Inman

Foreclosure problem too large to be ignored

The credit crunch and plague of home foreclosures are too large to be ignored, said representatives for a liberal think tank who today detailed plans for a new program that draws from the Depression-era Home Owner’s Loan Corp.

Laura Tyson, a senior fellow for the Washington, D.C.-based Center for American Progress, said she was “struck by the unanimity of views” during the World Economic Forum last month in Switzerland about the need for action to jump-start the U.S. and global economy and inject liquidity into the marketplace.

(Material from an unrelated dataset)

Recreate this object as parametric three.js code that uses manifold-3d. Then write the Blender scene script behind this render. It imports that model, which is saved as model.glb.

“The view I heard again and again: Macroeconomic policy of the standard sort is not enough. We need fiscal stimulus,” she said, noting that participants at that economic conference expressed worries about the “serious liquidity crisis under way” that has essentially frozen much of the credit market’s normal function. “Many liken the situation to a downward spiral.”

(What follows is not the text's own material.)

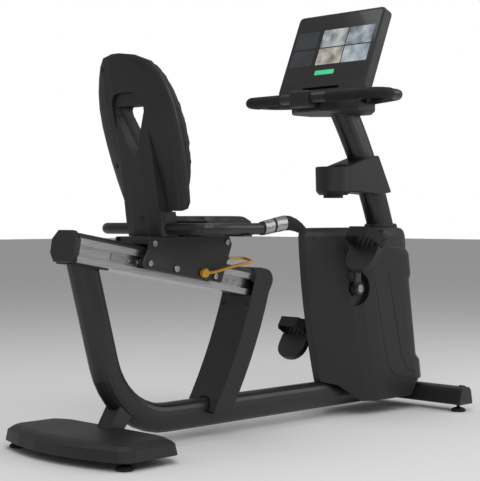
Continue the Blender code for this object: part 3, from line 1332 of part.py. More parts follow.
def pedal_point(side, forward, across, up):
    """A point from pedal coordinates: toward the toe, outward, and off the tread."""
    toe = Vector((cos(PEDAL_TILT), 0, sin(PEDAL_TILT)))
    tread = Vector((-sin(PEDAL_TILT), 0, cos(PEDAL_TILT)))
    return pedal_spot(side) + toe * forward + tread * up + Vector((0, side * across, 0))


def pedal_prism(name, side, outline, low, high, at, finish="black_plastic"):
    """A slab whose outline lies in the tread's plane."""
    rings = [[pedal_point(side, p, y, n) for p, y in outline] for n in (low, high)]
    return solid(name, rings, finish, at)


def pedal(side, name):
    """Weighted pedal with a round heel, lengthwise slots and a bore for its axle."""
    half, heel, toe = PEDAL_WIDTH / 2, PEDAL_HEEL, PEDAL_TOE
    t = PEDAL_THICKNESS / 2
    notch, waist = STRAP_AHEAD - STRAP_WIDTH / 2 - 0.0022, half - 0.0040
    corners = [(toe, -waist), (toe, waist), (notch, waist), (notch, half), (-heel, half), (-heel, -half),
               (notch, -half), (notch, -waist)]
    outline = rounded_outline(corners, [0.010, 0.010, 0.0, 0.0, half * 0.86, half * 0.86, 0.0, 0.0], radians(18.0))
    at = pedal_spot(side)
    body = pedal_prism(name, side, outline, -t, t, at)
    soften(body, 0.0015, 1)
    axle_start = pedal_point(side, 0, -half - 0.02, 0)
    bore = rod(f"{name}_bore", 0.006 + GAP, axle_start, pedal_point(side, 0, PEDAL_WIDTH * 0.38 + RUNNING_GAP, 0),
               "steel", sides=16)
    carve(body, bore)
    for i in range(5):
        across = (i - 2) * 0.020
        groove = [(-0.026, across - 0.004), (toe - 0.006, across - 0.004), (toe - 0.006, across + 0.004),
                  (-0.026, across + 0.004)]
        carve(body, pedal_prism(f"{name}_groove_{i}", side, groove, 0.0078, 0.02, at))
    return body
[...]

She added, “We need an … out-of-the-standard-box intervention. Our concern is if we don’t do something now we could actually end up worse off.”

Michael Barr, a senior fellow for the center, during a conference call today and in testimony last week before the U.S. Senate Committee on Banking, Housing and Urban Affairs, outlined the center’s broad proposal to mend market problems that utilize existing institutions.

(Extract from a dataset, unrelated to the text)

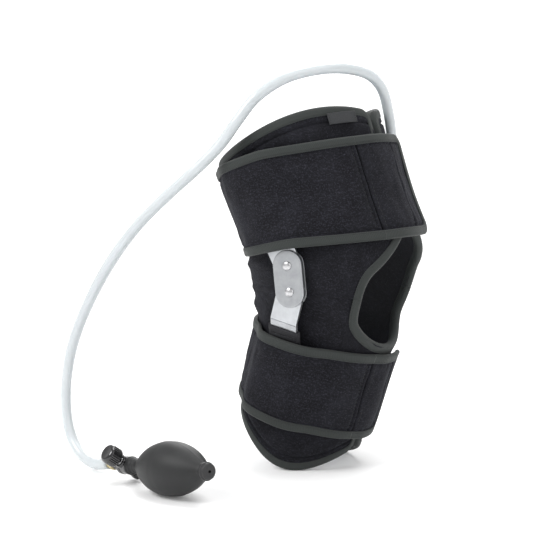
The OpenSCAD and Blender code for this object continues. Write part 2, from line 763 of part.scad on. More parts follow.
// The hose's route, from the elbow over the wrap's upper edge and down to the pump
hose_route = concat([hose_exit], [
    [38, 46, 318], [39, 28, 338], [35, 6, 350], [24, -22, 354], [8, -46, 352], [-12, -66, 344],
    [-32, -80, 328], [-47, -86, 308], [-62, -89, 288], [-84, -94, 266], [-111, -98, 243],
    [-139, -103, 216], [-164, -106, 185], [-185, -108, 151], [-201, -110, 116], [-209, -112, 82],
    [-210, -113, 50], [-203, -116, 27], [-188, -122, 12], [-168, -130, 6.8]
], [from_pump(-ferrule_end)]);

// Catmull-Rom point between route points i and i + 1, t from 0 to 1
function route_point(i) = hose_route[min(max(i, 0), len(hose_route) - 1)];
function along(i, t) =
    let (a = route_point(i - 1), b = route_point(i), c = route_point(i + 1), d = route_point(i + 2))
    0.5 * (2 * b + (c - a) * t + (2 * a - 5 * b + 4 * c - d) * t * t + (3 * b - a - 3 * c + d) * t * t * t);
function unit(v) = v / norm(v);

module air_hose() {
    sides = 10;
    centres = [for (i = [0:len(hose_route) - 2], t = [0, 0.5]) along(i, t), hose_route[len(hose_route) - 1]];
    last = len(centres) - 1;
    start_way = from_thigh([-sin(port_turn) * cos(port_angle), -sin(port_turn) * sin(port_angle), cos(port_turn)])
        - from_thigh([0, 0, 0]);
    function way(i) = i == 0 ? start_way : i == last ? from_pump(1) - from_pump(0)
        : unit(centres[i + 1] - centres[i - 1]);
    function ring(i) = let (
        w = way(i),
        u = unit(cross(w, [1 - i / last, i / last, 0])),
        v = cross(w, u)
    ) [for (k = [0:sides - 1]) centres[i] + hose_diameter / 2 * (cos(360 * k / sides) * u + sin(360 * k / sides) * v)];
    color("#e9ecee") tube([for (i = [0:last]) ring(i)], sides);
}

// ---- Nodes ----

thigh_shell();
thigh_lining();
thigh_air_chamber();
thigh_edge_binding();
thigh_gel_pack(true);  // thigh_gel_pack_lateral
thigh_gel_pack(false);  // thigh_gel_pack_medial
thigh_strap();
thigh_strap_binding();
thigh_strap_tab();
thigh_tab_binding();
thigh_hook_patch();
label_tab();
knee_panel();
patella_binding();
air_chamber_link();
calf_shell();
calf_lining();
calf_air_chamber();
calf_edge_binding();
calf_gel_pack(true);  // calf_gel_pack_lateral
calf_gel_pack(false);  // calf_gel_pack_medial
calf_strap();
calf_strap_binding();
calf_strap_tab();
calf_tab_binding();
calf_hook_patch();
upper_pocket(true);  // lateral_upper_pocket
upper_pocket(false);  // medial_upper_pocket
lower_pocket(true);  // lateral_lower_pocket
lower_pocket(false);  // medial_lower_pocket
upper_stay(true);  // lateral_upper_stay
upper_stay(false);  // medial_upper_stay
lower_stay(true);  // lateral_lower_stay
lower_stay(false);  // medial_lower_stay
hinge_plate(true, outer_plate_level);  // lateral_outer_plate
hinge_plate(true, hinge_inner);  // lateral_inner_plate
rivets(true);  // lateral_rivets
hinge_plate(false, outer_plate_level);  // medial_outer_plate
hinge_plate(false, hinge_inner);  // medial_inner_plate
rivets(false);  // medial_rivets
port_flange();
port_elbow();
air_hose();
hose_ferrule();
pump_valve_body();
pump_valve_cap();
release_button();
release_spring();
pump_bulb();
pump_inlet_valve();
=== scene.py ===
"""Looks of the cold compression wrap: a hinged, air-filled knee wrap with its hose and hand pump.

Lengths in the making are millimetres in the frame of the part; meshes are written in metres.
Angles round the leg run from the lateral side (0) to the front (90), as in the part's source.
"""

from __future__ import annotations

import json
import logging
import math
from collections.abc import Callable
from dataclasses import dataclass, field
from enum import Enum
from typing import Any

import bmesh
import bpy
import numpy as np
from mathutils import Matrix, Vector

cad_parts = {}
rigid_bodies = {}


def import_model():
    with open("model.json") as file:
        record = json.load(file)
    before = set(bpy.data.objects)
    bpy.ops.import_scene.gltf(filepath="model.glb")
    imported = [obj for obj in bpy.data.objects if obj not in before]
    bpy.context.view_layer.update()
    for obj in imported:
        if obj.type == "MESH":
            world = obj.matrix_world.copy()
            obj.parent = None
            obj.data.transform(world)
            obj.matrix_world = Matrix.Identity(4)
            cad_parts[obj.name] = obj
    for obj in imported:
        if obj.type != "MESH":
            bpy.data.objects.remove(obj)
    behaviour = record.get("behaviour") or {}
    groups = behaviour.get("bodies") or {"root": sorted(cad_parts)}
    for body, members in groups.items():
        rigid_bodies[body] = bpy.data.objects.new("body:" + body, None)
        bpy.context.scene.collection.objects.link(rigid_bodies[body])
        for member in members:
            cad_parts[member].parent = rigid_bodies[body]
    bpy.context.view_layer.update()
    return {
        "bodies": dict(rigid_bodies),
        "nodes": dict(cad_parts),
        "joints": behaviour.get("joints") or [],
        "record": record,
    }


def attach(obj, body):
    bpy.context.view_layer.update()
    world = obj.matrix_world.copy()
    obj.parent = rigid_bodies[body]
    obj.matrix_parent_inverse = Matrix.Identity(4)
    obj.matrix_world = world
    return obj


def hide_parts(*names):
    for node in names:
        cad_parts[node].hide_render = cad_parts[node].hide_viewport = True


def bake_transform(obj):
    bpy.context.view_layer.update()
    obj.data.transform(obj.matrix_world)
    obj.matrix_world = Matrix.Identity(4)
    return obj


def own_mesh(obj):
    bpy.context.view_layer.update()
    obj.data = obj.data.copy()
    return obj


LOG = logging.getLogger("wrap")
Array = np.ndarray
Place = Callable[[Array, Array, Array], Array]
MM = 0.001
THIGH, PLATES, CALF = "thigh", "lateral_plates", "calf"
TAPE_TOP, TAPE_SEAM = 0.72, -5.5


# ---- Plain maths on arrays ----


def smooth(t: Array | float) -> Array:
    """Ease from 0 to 1: three t squared less two t cubed, held at both ends."""
    u = np.clip(t, 0.0, 1.0)
    return u * u * (3 - 2 * u)


def unit(v: Array) -> Array:
    """Each vector divided by its length."""
    return v / np.maximum(np.linalg.norm(v, axis=-1, keepdims=True), 1e-9)


def turn_from(a: Array, b: float) -> Array:
    """Signed difference of angles in degrees, from -180 to 180."""
    return (a - b + 180.0) % 360.0 - 180.0


def ripples(u: Array, v: Array, size: float, seed: int, waves: int = 9) -> Array:
    """Soft unevenness: the mean of plane sine waves in random directions.

    Args:
        u: First coordinate in millimetres.
        v: Second coordinate in millimetres.
        size: Rough wavelength in millimetres.
        seed: Which set of waves.
        waves: How many waves are added.

    Returns:
        Values of about -1 to 1, shaped as u and v.
    """
    draw = np.random.default_rng(seed)
    heading = draw.uniform(0, 2 * np.pi, waves)
    pace = 2 * np.pi / (size * draw.uniform(0.6, 1.7, waves))
    start = draw.uniform(0, 2 * np.pi, waves)
    along = np.multiply.outer(u, np.cos(heading) * pace) + np.multiply.outer(v, np.sin(heading) * pace)
    return np.sin(along + start).sum(-1) / math.sqrt(waves)


def rounding(distance: Array, radius: float) -> Array:
    """Share of full thickness near a rounded border: a quarter circle of the given radius."""
    inside = 1 - np.clip(distance / radius, 0, 1)
    return np.sqrt(np.maximum(0.0, 1 - inside * inside))


def eased_corners(points: Array, radius: float, steps: int = 4) -> Array:
    """A polyline whose inner corners are each replaced by a short quadratic curve.

    Args:
        points: (n, k) corners in order.
        radius: How far from a corner its curve starts, at most 0.45 of the shorter side.
        steps: Pieces in each curve.

    Returns:
        (m, k) points, from the first corner to the last.
    """
    back, ahead = points[:-2] - points[1:-1], points[2:] - points[1:-1]
    reach = np.minimum(np.linalg.norm(back, axis=1), np.linalg.norm(ahead, axis=1)) * 0.45
    reach = np.minimum(reach, radius)[:, None]
    start, end = points[1:-1] + unit(back) * reach, points[1:-1] + unit(ahead) * reach
    t = np.linspace(0, 1, steps + 1)[None, :, None]
    curve = (1 - t) ** 2 * start[:, None] + 2 * t * (1 - t) * points[1:-1][:, None] + t * t * end[:, None]
    return np.concatenate([points[:1], curve.reshape(-1, points.shape[1]), points[-1:]])


def spread(points: Array, pitch: float) -> tuple[Array, Array]:
    """Even places along a line.

    Args:
        points: (n, 3) line.
        pitch: Distance wanted between places.

    Returns:
        The distance of each place along the line, and the line's own distances at its points.
    """
    own = np.concatenate([[0.0], np.cumsum(np.linalg.norm(np.diff(points, axis=0), axis=1))])
    count = max(2, int(round(own[-1] / pitch)) + 1)
    return np.linspace(0, own[-1], count), own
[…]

Dubbed Saving America’s Family Equity, or SAFE, the plan would accelerate the re-pricing of existing mortgage pools at a discount, possibly through an auction or similar platform administered by the Treasury Department.

Participants in the program — which would include including Federal Housing Administration lenders, Ginnie Mae issuers and the government-sponsored entities Fannie Mae and Freddie Mac — would be the ultimate purchasers of these pools of mortgages, and would sort these loans into different categories based on those that must go into foreclosure, those that should be refinanced, and those that can continue on current terms.

Under the proposal, only owner-occupied homes could be refinanced, and participants would arrange for eligible loans to be refinanced into fixed-rate, 30-year mortgages with no prepayment penalties. Mortgages would ultimately be pooled into securities and sold into the secondary markets. Loans originated through SAFE participant channels would be FHA-insured and Ginnie Mae guaranteed under the program, and Fannie Mae and Freddie Mac would securitize other SAFE loans, according to a description of the program in congressional testimony by Barr.

“Investors would take a hit” with the discounting of the pools of mortgages, he said, in exchange for another investment “that is fairly priced and freely marketable.” One possibility is to swap Treasury options at a steep discount for a mortgage loan, he said.

“Our program is not a bailout,” he said, and he acknowledged that there are many details to be worked out with the proposal. But it is intended to stop the “contagion” of the credit market troubles from continuing to drag down the economy. “If we fail to take action now it will necessitate much more intervention as action later.”

In testimony, Barr referenced the Home Owners’ Loan Corp., which was born out of foreclosure problems during the days of the Great Depression and was authorized to issue new loans to replace the liens of homeowners in default of their existing loans. The center’s plan, he stated, is modeled in part after that entity, which actively issued loans from 1933-36 and later serviced those loans and disposed of those properties acquired through foreclosure.

David Abromowitz, another senior fellow for the center, said that the large-scale foreclosure problem could be addressed through federal block grant money that is administered with state and local control. He suggested that billions of dollars in grant money could be used to buy up foreclosure properties and to “get them in the hands of good, stable homeowners.”

He said it could be far more costly to wait for the market to recover on its own, as the damage to neighborhoods and communities could be very extensive.